== PROMPT ==
Nothing in the records may be left out or altered; reproduce them all exactly.

== RECORDS SHOWN ==
— BEGIN —

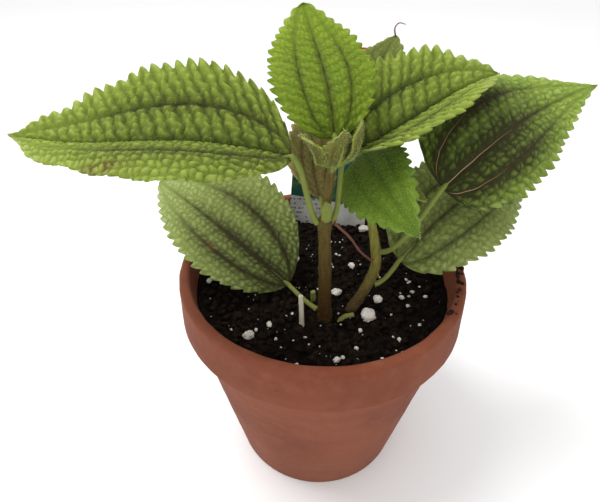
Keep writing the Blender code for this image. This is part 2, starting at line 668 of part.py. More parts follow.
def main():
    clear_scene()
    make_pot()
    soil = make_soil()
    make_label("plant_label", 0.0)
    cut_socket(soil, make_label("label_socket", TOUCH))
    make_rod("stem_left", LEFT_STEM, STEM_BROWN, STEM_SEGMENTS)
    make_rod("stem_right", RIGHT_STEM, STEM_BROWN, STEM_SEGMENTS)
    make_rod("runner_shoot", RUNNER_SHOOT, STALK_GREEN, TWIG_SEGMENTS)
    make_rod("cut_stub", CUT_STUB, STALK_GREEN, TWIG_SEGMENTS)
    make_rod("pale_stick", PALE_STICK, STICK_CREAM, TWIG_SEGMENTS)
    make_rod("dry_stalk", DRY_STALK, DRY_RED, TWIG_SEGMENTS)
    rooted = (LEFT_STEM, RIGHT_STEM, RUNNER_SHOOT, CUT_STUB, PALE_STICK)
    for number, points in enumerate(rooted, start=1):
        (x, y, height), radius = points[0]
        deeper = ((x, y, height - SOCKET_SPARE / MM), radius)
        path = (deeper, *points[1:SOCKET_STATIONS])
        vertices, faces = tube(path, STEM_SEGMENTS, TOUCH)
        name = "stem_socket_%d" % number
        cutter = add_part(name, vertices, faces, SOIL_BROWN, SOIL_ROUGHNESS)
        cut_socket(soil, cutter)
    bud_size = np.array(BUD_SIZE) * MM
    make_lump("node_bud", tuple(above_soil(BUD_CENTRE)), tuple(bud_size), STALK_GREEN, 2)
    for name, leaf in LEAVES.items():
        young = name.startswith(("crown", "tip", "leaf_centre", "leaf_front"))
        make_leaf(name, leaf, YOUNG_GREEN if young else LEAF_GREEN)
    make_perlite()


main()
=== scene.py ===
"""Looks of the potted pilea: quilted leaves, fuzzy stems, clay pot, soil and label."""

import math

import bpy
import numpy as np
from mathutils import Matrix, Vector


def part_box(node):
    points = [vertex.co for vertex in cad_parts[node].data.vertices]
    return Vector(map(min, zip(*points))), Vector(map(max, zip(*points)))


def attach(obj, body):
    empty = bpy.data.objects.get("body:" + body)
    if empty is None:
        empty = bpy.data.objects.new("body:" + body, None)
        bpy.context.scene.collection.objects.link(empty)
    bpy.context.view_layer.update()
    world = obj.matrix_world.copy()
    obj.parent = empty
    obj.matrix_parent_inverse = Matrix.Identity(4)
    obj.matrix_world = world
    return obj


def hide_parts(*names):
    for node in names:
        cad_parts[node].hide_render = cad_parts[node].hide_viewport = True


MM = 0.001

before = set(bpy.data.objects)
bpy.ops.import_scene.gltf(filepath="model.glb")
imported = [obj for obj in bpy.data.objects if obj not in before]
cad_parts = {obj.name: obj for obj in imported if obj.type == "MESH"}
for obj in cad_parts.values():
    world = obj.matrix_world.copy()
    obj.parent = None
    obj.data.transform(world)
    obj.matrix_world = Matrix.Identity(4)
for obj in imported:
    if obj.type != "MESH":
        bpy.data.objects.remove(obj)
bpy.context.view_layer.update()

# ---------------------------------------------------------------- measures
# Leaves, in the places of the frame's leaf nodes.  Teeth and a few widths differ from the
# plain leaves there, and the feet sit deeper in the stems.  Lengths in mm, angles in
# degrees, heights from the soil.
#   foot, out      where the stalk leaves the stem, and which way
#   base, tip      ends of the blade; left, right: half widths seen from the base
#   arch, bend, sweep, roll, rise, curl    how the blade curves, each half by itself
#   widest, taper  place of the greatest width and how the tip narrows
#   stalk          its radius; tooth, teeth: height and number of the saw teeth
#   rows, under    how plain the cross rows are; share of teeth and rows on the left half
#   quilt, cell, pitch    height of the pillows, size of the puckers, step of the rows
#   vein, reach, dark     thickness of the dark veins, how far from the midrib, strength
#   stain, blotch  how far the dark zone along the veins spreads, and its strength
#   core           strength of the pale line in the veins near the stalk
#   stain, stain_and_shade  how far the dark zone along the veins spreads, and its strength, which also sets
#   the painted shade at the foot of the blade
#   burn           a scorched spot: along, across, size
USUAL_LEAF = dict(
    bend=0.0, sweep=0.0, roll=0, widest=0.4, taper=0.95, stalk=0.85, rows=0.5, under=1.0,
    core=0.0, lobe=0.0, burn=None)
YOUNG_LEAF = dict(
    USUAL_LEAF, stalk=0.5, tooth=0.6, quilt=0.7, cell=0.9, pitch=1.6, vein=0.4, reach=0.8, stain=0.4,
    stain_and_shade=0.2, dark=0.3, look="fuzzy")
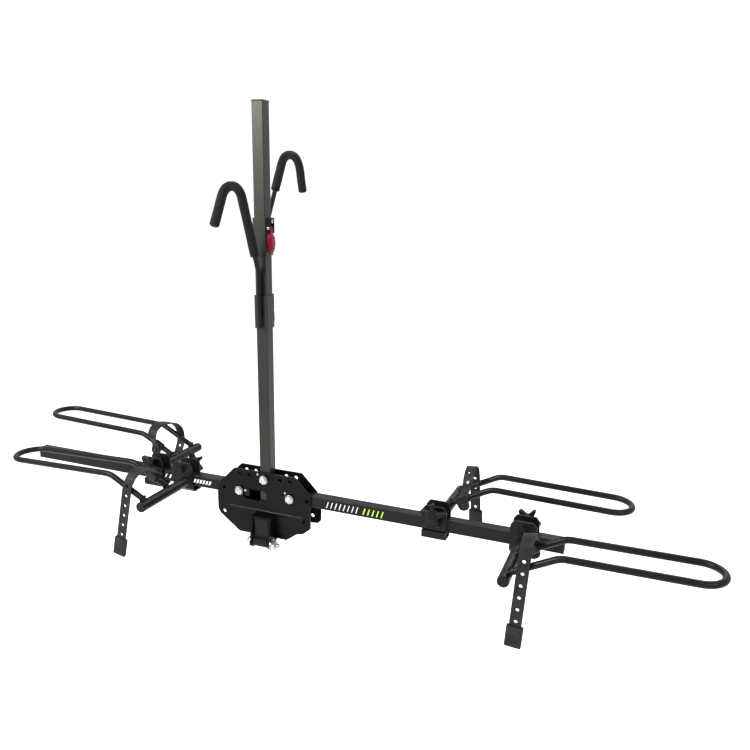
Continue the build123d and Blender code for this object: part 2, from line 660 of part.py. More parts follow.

— END —

== COMPLETE RESPONSE ==
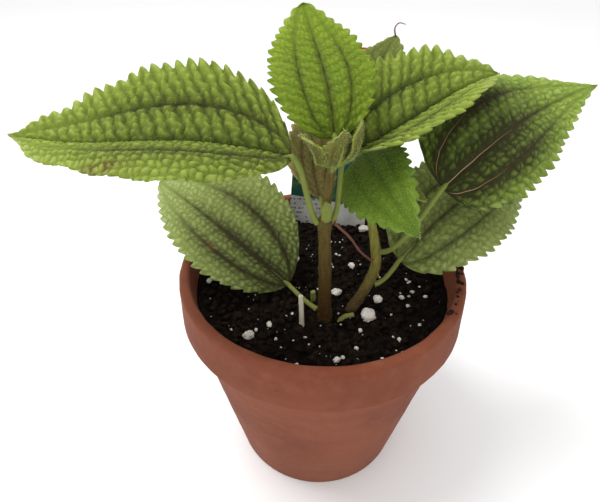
Keep writing the Blender code for this image. This is part 2, starting at line 668 of part.py. More parts follow.
def main():
    clear_scene()
    make_pot()
    soil = make_soil()
    make_label("plant_label", 0.0)
    cut_socket(soil, make_label("label_socket", TOUCH))
    make_rod("stem_left", LEFT_STEM, STEM_BROWN, STEM_SEGMENTS)
    make_rod("stem_right", RIGHT_STEM, STEM_BROWN, STEM_SEGMENTS)
    make_rod("runner_shoot", RUNNER_SHOOT, STALK_GREEN, TWIG_SEGMENTS)
    make_rod("cut_stub", CUT_STUB, STALK_GREEN, TWIG_SEGMENTS)
    make_rod("pale_stick", PALE_STICK, STICK_CREAM, TWIG_SEGMENTS)
    make_rod("dry_stalk", DRY_STALK, DRY_RED, TWIG_SEGMENTS)
    rooted = (LEFT_STEM, RIGHT_STEM, RUNNER_SHOOT, CUT_STUB, PALE_STICK)
    for number, points in enumerate(rooted, start=1):
        (x, y, height), radius = points[0]
        deeper = ((x, y, height - SOCKET_SPARE / MM), radius)
        path = (deeper, *points[1:SOCKET_STATIONS])
        vertices, faces = tube(path, STEM_SEGMENTS, TOUCH)
        name = "stem_socket_%d" % number
        cutter = add_part(name, vertices, faces, SOIL_BROWN, SOIL_ROUGHNESS)
        cut_socket(soil, cutter)
    bud_size = np.array(BUD_SIZE) * MM
    make_lump("node_bud", tuple(above_soil(BUD_CENTRE)), tuple(bud_size), STALK_GREEN, 2)
    for name, leaf in LEAVES.items():
        young = name.startswith(("crown", "tip", "leaf_centre", "leaf_front"))
        make_leaf(name, leaf, YOUNG_GREEN if young else LEAF_GREEN)
    make_perlite()


main()
=== scene.py ===
"""Looks of the potted pilea: quilted leaves, fuzzy stems, clay pot, soil and label."""

import math

import bpy
import numpy as np
from mathutils import Matrix, Vector


def part_box(node):
    points = [vertex.co for vertex in cad_parts[node].data.vertices]
    return Vector(map(min, zip(*points))), Vector(map(max, zip(*points)))


def attach(obj, body):
    empty = bpy.data.objects.get("body:" + body)
    if empty is None:
        empty = bpy.data.objects.new("body:" + body, None)
        bpy.context.scene.collection.objects.link(empty)
    bpy.context.view_layer.update()
    world = obj.matrix_world.copy()
    obj.parent = empty
    obj.matrix_parent_inverse = Matrix.Identity(4)
    obj.matrix_world = world
    return obj


def hide_parts(*names):
    for node in names:
        cad_parts[node].hide_render = cad_parts[node].hide_viewport = True


MM = 0.001

before = set(bpy.data.objects)
bpy.ops.import_scene.gltf(filepath="model.glb")
imported = [obj for obj in bpy.data.objects if obj not in before]
cad_parts = {obj.name: obj for obj in imported if obj.type == "MESH"}
for obj in cad_parts.values():
    world = obj.matrix_world.copy()
    obj.parent = None
    obj.data.transform(world)
    obj.matrix_world = Matrix.Identity(4)
for obj in imported:
    if obj.type != "MESH":
        bpy.data.objects.remove(obj)
bpy.context.view_layer.update()

# ---------------------------------------------------------------- measures
# Leaves, in the places of the frame's leaf nodes.  Teeth and a few widths differ from the
# plain leaves there, and the feet sit deeper in the stems.  Lengths in mm, angles in
# degrees, heights from the soil.
#   foot, out      where the stalk leaves the stem, and which way
#   base, tip      ends of the blade; left, right: half widths seen from the base
#   arch, bend, sweep, roll, rise, curl    how the blade curves, each half by itself
#   widest, taper  place of the greatest width and how the tip narrows
#   stalk          its radius; tooth, teeth: height and number of the saw teeth
#   rows, under    how plain the cross rows are; share of teeth and rows on the left half
#   quilt, cell, pitch    height of the pillows, size of the puckers, step of the rows
#   vein, reach, dark     thickness of the dark veins, how far from the midrib, strength
#   stain, blotch  how far the dark zone along the veins spreads, and its strength
#   core           strength of the pale line in the veins near the stalk
#   stain, stain_and_shade  how far the dark zone along the veins spreads, and its strength, which also sets
#   the painted shade at the foot of the blade
#   burn           a scorched spot: along, across, size
USUAL_LEAF = dict(
    bend=0.0, sweep=0.0, roll=0, widest=0.4, taper=0.95, stalk=0.85, rows=0.5, under=1.0,
    core=0.0, lobe=0.0, burn=None)
YOUNG_LEAF = dict(
    USUAL_LEAF, stalk=0.5, tooth=0.6, quilt=0.7, cell=0.9, pitch=1.6, vein=0.4, reach=0.8, stain=0.4,
    stain_and_shade=0.2, dark=0.3, look="fuzzy")
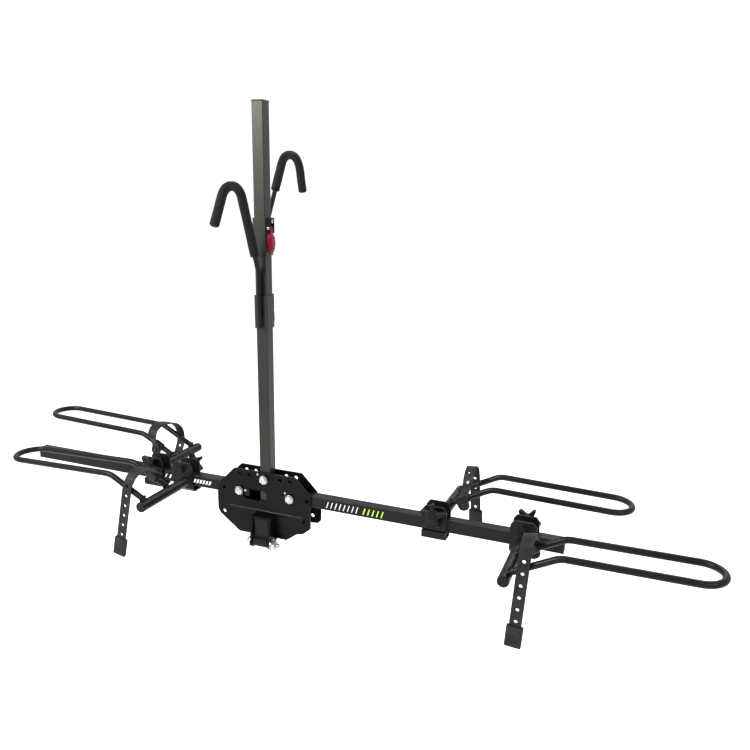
Continue the build123d and Blender code for this object: part 2, from line 660 of part.py. More parts follow.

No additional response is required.